Saturday, 31 December 2011

On books, the digital landscape and bigger stuff

Before Xmas, I watched the BBC documentary called Books - The Last chapter? in which Alan Yentob spoke to writers, agents, publishers and thinkers about the future of the printed word.  Or books to be precise.  I found it thought-provoking, disturbing and strangely moving.  I cried.  Then I watched it again and made notes because in June 2012 I will be organising a conference in Folkestone to explore and discuss the way that digital technology is impacting on writers and readers.

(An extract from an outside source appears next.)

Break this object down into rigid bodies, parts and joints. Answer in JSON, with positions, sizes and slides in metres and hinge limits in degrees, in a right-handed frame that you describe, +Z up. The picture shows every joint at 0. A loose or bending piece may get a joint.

Some choice snippets from the BBC programme:
  • Digital makes the private public. 
  • Technology expands the mind but shrinks the world
  • Technology offers a choice to broaden horizons
  • Are we addicted to technology? 
  • We are trading 24 hour global connectivity for privacy, individuality and ultimately humanity
  • "The challenge today is to disconnect.  It takes religious conviction to say no to it, because everyone’s at the party, everyone wants your attention, everyone’s screaming for it.  The party’s everywhere.”   (writer Gary Shteyngart)
  • We made the books, then the books made us
  • “First we shape our tools, then our tools shape us.”  (Marshall McLuhan)*
  • The internet is brain changing.  The way the brain experiences a book (printed) is different to a digital book. 
The last point interested me and a reference was made to Hebb’s Law.  If I understood it correctly, the assertion was that if you use a specific technology often enough (or undertake any highly repetitive action) neurons in your brain fire in a certain way and make strong connections so that the action we undertake becomes second nature.  This “rewires” the brain.  The conclusion being that as human beings, use of digital technology that encourages a short attention span could mean we are effectively rewriting or re-programming our brains and that this will affect our evolution.  Mind blowing (literally).
“Electronic media creates an oral culture - emotional, subjective, collective, irrational.”  Marshall McLuhan again.  

* Marshall McLuhan was a prophet in his own time. As early as the 1960s, he saw the powerful impact of technological change on the world and showed us a new way to explain our world and society. Today, such McLuhan phrases as "sensory impact," "the global village," and "the medium is the message" have become part of the language.